Is continuous spectrum closed?

Question

I’m learning spectrum theory. I know the definition of point or continuous spectrum, knowing that spectrum of a bounded (or unbounded but self-adjoint) operator consisting only these two type. I have seen several operator with a closed continuous spectrum, but I don’t think it has to be closed when the point spectrum isn’t empty. Can someone show me a counter-example? And, does a continuous spectral point have to be a limit point of continuous spectral points? Thank you so much !

Answer 1

No, the continuous spectrum need not be closed.

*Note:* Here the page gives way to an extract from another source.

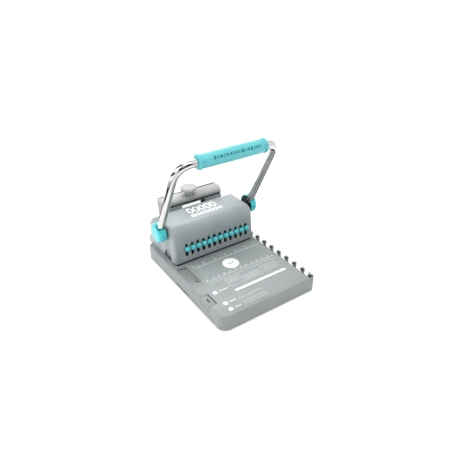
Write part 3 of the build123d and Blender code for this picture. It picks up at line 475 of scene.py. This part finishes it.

Let $f$ be defined on $[-1,1]$ by $$ f(x) = \left\{\matrix{ 0, & \text{if } -1\leq x\leq0,\cr x, & \text{if } 0\leq x\leq1,\hfill }\right. $$ and let $T$ be the corresponding multiplication operator on $L^2[-1,1]$, namely $$ T(\xi)|_x = f(x)\xi(x). $$ Then the spectrum of $T$ is $[0,1]$, the point spectrum is $\{0\}$, and the continuous spectrum is $(0,1]$.

The answer to the second question is also no. If $T$ is the diagonal operator on $\ell^2$, with diagonal entries $\{1/n: n\geq1\}$, then the point spectrum is $\{1/n: n\geq1\}$ and the continuous spectrum is $\{0\}$, and clearly 0 is not the limit of continuous spectral points (different from itself).